The Legion of Super-Heroes are an intergalactic group of kids who have banded together in the future to promote activism and fight for moral issues in a universe grown stagnant by overall peace. In deference to the twenty-first century super-hero culture that they worship, they've chosen to name themselves a la Superman and Batman: Invisible Kid, Light Lass, and the like. Investigating uprisings and revolutions, however, soon gives way to rumors of universal war, and an investigation into the brewing conspiracy that will spark it. Much of this trade works to introduce (or, perhaps, reintroduce) the Legionnaires and their varied powers, setting up subplots that will follow into the war itself in the second volume.

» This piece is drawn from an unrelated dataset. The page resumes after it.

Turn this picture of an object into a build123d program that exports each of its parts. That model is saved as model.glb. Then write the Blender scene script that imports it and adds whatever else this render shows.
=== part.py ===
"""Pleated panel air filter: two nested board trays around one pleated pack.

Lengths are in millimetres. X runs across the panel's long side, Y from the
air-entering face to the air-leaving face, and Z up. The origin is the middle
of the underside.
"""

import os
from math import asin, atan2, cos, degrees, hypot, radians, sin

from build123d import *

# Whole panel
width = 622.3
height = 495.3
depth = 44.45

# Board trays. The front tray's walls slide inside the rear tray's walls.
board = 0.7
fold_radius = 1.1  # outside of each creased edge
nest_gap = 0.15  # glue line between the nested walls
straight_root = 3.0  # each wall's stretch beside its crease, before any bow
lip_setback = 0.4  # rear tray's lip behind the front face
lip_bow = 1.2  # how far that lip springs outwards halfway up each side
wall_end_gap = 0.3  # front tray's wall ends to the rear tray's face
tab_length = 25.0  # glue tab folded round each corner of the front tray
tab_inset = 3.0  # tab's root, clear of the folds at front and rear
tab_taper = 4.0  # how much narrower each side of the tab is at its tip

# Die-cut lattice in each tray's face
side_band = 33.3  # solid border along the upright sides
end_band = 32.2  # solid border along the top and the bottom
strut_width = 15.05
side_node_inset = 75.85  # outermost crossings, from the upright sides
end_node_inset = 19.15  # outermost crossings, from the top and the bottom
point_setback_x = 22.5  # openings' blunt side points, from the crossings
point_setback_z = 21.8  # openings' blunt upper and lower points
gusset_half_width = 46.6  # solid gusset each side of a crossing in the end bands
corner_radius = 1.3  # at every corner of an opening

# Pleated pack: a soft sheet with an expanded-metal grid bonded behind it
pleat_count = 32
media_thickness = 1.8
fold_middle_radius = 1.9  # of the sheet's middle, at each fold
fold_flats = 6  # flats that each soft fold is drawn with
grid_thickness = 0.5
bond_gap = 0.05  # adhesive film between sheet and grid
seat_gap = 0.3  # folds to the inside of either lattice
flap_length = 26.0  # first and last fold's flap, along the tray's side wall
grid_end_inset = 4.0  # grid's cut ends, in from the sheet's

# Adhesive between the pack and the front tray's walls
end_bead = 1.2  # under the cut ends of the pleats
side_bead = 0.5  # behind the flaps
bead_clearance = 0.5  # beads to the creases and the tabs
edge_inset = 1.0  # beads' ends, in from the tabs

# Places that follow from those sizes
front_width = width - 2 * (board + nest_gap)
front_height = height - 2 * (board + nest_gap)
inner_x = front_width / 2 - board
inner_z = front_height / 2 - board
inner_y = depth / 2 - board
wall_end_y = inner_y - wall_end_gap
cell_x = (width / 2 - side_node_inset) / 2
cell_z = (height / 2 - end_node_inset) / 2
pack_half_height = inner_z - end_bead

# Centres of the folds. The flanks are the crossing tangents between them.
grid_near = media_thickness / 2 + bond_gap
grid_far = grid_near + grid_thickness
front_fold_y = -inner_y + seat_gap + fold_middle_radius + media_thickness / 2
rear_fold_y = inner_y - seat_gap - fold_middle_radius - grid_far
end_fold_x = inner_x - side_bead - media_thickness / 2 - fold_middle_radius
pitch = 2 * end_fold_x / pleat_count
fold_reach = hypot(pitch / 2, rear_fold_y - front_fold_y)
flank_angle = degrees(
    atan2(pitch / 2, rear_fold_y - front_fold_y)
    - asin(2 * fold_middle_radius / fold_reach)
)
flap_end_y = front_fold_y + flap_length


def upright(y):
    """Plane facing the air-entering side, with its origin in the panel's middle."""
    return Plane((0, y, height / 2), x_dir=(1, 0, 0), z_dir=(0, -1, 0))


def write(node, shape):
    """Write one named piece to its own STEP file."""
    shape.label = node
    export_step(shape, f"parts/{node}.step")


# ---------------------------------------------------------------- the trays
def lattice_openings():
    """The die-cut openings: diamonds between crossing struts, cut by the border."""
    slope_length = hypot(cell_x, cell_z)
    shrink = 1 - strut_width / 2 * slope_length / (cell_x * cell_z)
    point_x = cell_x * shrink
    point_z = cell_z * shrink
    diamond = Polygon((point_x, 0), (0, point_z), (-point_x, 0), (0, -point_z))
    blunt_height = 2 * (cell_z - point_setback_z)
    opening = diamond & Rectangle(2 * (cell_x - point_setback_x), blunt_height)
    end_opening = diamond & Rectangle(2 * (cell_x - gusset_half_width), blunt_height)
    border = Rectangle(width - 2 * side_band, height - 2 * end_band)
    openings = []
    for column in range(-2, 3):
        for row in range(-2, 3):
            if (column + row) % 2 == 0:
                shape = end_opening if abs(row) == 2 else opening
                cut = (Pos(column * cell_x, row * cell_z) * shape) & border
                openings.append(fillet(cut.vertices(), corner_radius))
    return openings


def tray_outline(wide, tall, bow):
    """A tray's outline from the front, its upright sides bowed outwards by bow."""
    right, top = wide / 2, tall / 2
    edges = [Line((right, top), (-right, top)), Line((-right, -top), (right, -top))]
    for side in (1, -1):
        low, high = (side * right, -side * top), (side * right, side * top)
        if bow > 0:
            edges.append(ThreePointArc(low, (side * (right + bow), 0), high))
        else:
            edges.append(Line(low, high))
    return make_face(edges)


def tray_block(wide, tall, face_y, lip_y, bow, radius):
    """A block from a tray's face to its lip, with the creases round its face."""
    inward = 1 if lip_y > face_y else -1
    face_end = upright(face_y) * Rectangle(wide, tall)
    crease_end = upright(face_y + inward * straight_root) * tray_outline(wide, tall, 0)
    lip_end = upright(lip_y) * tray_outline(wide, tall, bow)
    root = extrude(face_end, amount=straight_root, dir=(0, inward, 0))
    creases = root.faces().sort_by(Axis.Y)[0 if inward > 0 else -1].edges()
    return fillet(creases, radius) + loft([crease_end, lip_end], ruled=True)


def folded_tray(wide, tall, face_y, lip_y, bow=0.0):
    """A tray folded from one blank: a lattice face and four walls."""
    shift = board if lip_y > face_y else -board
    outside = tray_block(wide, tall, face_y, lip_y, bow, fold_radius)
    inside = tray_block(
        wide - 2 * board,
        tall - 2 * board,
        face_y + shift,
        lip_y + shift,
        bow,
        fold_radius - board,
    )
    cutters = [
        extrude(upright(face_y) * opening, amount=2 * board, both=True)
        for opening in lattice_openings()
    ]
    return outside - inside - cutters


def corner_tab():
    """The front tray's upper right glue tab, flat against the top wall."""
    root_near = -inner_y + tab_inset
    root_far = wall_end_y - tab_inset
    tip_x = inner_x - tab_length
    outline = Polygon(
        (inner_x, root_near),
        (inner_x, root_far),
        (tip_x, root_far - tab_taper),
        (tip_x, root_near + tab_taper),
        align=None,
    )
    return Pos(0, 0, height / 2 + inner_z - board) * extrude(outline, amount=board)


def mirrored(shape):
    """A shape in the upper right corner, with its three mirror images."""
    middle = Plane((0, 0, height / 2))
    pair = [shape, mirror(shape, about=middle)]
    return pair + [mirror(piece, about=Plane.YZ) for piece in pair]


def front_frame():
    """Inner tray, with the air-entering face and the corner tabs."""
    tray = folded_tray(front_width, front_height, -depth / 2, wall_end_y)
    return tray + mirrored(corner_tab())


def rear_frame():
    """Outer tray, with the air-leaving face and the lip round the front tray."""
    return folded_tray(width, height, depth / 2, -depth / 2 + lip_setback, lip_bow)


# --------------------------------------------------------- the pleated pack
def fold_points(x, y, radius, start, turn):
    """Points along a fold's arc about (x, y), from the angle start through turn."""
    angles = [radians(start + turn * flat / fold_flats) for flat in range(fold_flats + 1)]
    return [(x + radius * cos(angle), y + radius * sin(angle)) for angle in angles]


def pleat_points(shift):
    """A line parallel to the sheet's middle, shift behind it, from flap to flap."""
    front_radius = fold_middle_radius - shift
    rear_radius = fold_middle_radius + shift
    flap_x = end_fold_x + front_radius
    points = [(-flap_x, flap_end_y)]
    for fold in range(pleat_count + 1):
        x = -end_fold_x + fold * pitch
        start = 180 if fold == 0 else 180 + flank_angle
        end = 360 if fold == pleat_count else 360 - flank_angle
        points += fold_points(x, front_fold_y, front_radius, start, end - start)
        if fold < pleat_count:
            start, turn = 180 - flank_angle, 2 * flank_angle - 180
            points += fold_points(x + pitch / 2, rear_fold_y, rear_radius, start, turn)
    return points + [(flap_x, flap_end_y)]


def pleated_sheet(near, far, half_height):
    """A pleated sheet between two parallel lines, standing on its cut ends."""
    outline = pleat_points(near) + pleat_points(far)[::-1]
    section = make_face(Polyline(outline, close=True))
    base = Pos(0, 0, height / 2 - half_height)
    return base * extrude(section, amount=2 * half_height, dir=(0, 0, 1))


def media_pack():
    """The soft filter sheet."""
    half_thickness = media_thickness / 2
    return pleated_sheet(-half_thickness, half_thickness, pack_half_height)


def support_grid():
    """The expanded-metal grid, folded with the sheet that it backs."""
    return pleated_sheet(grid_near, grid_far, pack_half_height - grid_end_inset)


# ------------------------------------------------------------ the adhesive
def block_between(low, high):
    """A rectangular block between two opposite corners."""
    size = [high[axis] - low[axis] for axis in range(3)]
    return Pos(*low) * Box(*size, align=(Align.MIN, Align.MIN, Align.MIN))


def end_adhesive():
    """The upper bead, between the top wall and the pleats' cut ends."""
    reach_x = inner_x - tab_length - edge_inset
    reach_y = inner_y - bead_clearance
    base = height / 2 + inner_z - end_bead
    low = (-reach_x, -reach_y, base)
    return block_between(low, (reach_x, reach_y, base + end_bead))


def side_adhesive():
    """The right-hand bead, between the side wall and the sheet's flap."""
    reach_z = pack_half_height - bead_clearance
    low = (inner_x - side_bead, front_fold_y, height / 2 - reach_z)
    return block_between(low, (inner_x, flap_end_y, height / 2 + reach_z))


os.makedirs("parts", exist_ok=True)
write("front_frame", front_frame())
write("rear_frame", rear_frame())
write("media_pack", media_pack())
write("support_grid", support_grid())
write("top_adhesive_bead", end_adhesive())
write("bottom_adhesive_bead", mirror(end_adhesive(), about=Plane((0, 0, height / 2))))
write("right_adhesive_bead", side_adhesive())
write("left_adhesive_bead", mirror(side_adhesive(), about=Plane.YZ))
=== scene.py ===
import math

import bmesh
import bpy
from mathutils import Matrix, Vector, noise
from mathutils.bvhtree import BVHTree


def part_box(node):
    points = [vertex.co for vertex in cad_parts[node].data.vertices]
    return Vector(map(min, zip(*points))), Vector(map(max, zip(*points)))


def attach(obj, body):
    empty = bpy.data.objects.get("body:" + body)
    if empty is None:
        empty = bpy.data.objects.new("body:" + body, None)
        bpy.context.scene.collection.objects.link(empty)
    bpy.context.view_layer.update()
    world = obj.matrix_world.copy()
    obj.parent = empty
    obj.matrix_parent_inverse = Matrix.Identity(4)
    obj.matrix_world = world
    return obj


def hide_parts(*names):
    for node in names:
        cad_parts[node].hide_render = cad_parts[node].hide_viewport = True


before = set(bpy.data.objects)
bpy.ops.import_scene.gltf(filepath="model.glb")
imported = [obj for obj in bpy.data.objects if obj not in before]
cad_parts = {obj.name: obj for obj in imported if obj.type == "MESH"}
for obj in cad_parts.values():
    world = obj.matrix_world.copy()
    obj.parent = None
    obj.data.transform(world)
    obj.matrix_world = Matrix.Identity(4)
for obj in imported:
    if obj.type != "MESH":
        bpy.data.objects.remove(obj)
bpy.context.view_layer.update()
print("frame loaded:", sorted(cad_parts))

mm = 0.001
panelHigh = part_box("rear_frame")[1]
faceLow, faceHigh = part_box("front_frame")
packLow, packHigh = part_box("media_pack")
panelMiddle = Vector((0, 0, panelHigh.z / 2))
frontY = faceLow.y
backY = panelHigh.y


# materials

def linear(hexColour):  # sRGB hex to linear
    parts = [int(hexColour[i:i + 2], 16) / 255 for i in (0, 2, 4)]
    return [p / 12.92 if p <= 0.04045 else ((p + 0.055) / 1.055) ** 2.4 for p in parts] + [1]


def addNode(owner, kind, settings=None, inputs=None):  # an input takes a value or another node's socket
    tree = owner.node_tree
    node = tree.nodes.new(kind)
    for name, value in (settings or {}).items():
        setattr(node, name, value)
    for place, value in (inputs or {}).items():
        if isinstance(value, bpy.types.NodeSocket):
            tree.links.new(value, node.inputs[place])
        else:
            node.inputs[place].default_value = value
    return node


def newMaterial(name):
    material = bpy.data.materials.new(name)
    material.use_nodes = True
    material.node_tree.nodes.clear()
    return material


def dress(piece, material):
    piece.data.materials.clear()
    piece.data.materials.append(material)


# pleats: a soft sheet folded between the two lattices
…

Most of the Legionnaires will be familiar to those with a passing knowledge of Legion lore — Cosmic Boy remains the leader, while Brainiac 5 is the know-it-all. Waid stated in an interview (I think) that he made the laudable choice to hold Legion stalwarts like Lightning Lad and Saturn Girl until later in the trade in order to give lesser-known Legionnaires a chance to shine; thus we spend much of our time with Karate Kid, Shadow Lass, Ultra Boy, Invisible Kid, and Dream Girl. It's a fun mix, and I enjoyed some of Waid's updated origins — Triplicate Girl and Phantom Girl especially.

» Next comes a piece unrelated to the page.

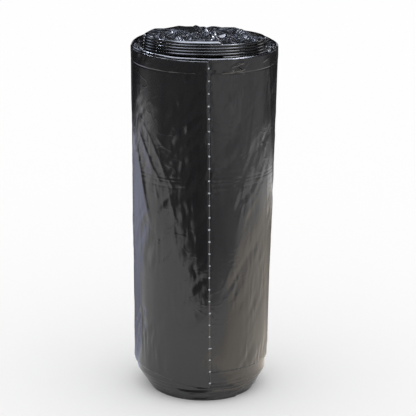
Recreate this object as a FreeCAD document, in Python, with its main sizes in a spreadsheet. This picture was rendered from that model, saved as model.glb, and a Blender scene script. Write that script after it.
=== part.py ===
import FreeCAD, Part
import math
import os
import Sketcher

# A coreless roll of heavy black polythene refuse sacks, standing on its end.
#
# The sacks are folded lengthwise and joined end to end as one web, which is wound up
# without a core. The roll is one solid: its turns can be seen at the free end, which
# runs down the front, on the foot, round the mouth and up the telescoped middle.
#
# Millimetres. +Z is up, the front is -Y, and the origin is under the middle of the foot.

doc = FreeCAD.newDocument("bin_bag_roll")


# Sizes

SIZES = {
    # the wound web
    "web_width": 280.0,          # height of every turn, a sack 1120 wide folded in four
    "rim_radius": 62.0,          # outermost turn at its upper edge
    "foot_radius": 57.8,         # the same turn at its lower edge, wound tighter there
    "turn_step": 0.9,            # how far the free end stands above the turn under it
    "second_rim_rise": 1.6,      # the next turn's edge stands this much above the first
    "wall_thick": 2.4,           # the outer turns together, as seen on the rim
    "end_angle": 5.8,            # the free end, this many degrees right of the front
    # the middle turns, which have slipped down
    "foot_drop": 19.0,           # how far they stand out under the outer turns
    "foot_inset": 1.3,           # each turn of the foot is this much inside the last
    "mouth_inset": 2.6,          # the same between the rim and the telescoped turns
    "foot_wall": 2.2,            # width of the ring that the roll stands on
    "recess_depth": 3.0,         # under the inner turns
    # the inner turns, which are pushed up and lean back
    "stack_rise": 8.6,           # top edge above the rim, on the axis
    "stack_tilt": 4.5,           # front high
    "stack_radius": 52.5,        # out to the lowest rounded edge
    "stack_pitch": 2.35,         # height from one turn's edge to the next
    "stack_shrink": 1.5,         # the last turn is this much inside the first
    "edge_stand": 1.1,           # how far a turn's rounded edge bulges
    "lip_end_angle": 17.0,       # the topmost edge runs out this far right of the front
    # the crumpled middle
    "crumple_base": 0.9,         # how far the crumpled film stands above the turns round it
    "crumple_height": 4.6,       # of its tallest fold
    "crumple_gap": 0.4,          # between it and the topmost rounded edge
    "crumple_depth": 6.0,        # how far it is sunk into the stack
    # the torn edge and ties down the free end, and the crease under the rim
    "edge_width": 3.4,
    "edge_proud": 0.25,
    "edge_margin": 0.6,          # short of the rim and of the foot
    "tie_count": 27,
    "tie_width": 2.4,
    "tie_height": 1.5,
    "tie_proud": 0.8,
    "tie_root": 1.2,             # how deep both are rooted in the turns
    "crease_drop": 11.5,
    "crease_height": 3.2,
    "crease_depth": 0.8,
}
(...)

Mark Waid's Legion appears to be answering to two masters. The first is the nostalgia vote — of which I think Waid is a part — which has largely been what's been keeping Legion alive all these years anyway — those people who yearn for the days of Lightning Lad, and were appeased but never too happy with Live Wire. That's Legion's core audience; I feel like the modern crowd, for the most part, could've taken Legion or left it with no big fuss. And it's the modern audience that makes up the second, those new readers that some Legion series is going to have to attract, some time, if it's ever going to make financial sense for DC to continue publishing a title set directly in the DC Universe, with often little or no tie to the DCU as a whole. And this is the fence that the new Legion of Super-Heroes straddles, a series that, while oftentimes charming, has built into it's story-core a love for its own nostalgia — perhaps, the author shining through — that is at times both fascinating and a little disturbing.

On one hand, we have those wonderful Legion code-names, the very Legion code-names that we phased out after Zero Hour because they were, obviously, relics of the past. On the other hand, we have the characters themselves acknowledging their code-names' own silliness — a bit of comics meta-interpretation — and using them verily because they're throwbacks. Essentially, they're saying — with Waid's voice strongly right behind them — "we're so cool, we can be unhip and still be cool" (in an interesting bit of slight-of-hand, too, Waid explains away the modern slang in the book, saying the future kids use it for its retro feel). This is a comic where the characters are in love with everything silly and fantastic about comic books, and that's great, though one might worry about the potential for the pendulum to swing too far to the nostalgia side, too.

The great difficulty with this set-up, however, is that in re-shaping the Legion so that they're not crime-fighters primarily, it can often feel like nothing's happening in this book. For the most part, there's no bad guy to fight, just politics, and while I like politics and super-heroics in Greg Rucka's Wonder Woman, it doesn't always work here. The Science Police doesn't like the Legion — check. A Legionnaire tells their origin — check. Hints at the conspiracy — check. Like a futuristic wash cycle, those three elements lather, rinse, and repeat a number of times throughout the trade, so that in the end, the story seems to be spinning its wheels. Add to that the Legion back-up stories that appeared in the monthly issues — placed such with the trade that sometimes they forward the plot, sometimes not — and the flow of the story becomes disjointed by the end. Despite all this, the trade does have a definite and suspenseful end — but whether to praise this from a trade reader's perspective, or decry it for decompressed storytelling, I'm not sure.

It's no secret, I think [SPOILERS AHEAD!] that after Infinite Crisis, Supergirl joins the Legion of Super-Heroes. I think this is a great idea, and I hope Waid uses it to the fullest potential. When the Teen Titans' Superboy joined the last Legion, the writers finessed continuity by making Superboy "time lost." Here, I think the best thing Waid can do is to tie Legion so firmly to Supergirl that Legion is required reading. Let Supergirl come and go in Legion with abandon, the timeline be damned. Reflect ongoing Supergirl storylines in Legion, such that Legion gets firmly entrenched in the DCU. What Legion always missed before was relevance, and it shouldn't be difficult to give it some. Maybe, if this Legion strengthens its DCU ties, it'll stick around a while, too.

[Contains full covers, sketch-book.]

Back to the Bat-verse for me, with Robin/Batgirl: Fresh Blood, then some Outsiders, Superman, and Wonder Woman. Two weeks until Infinite Crisis #4!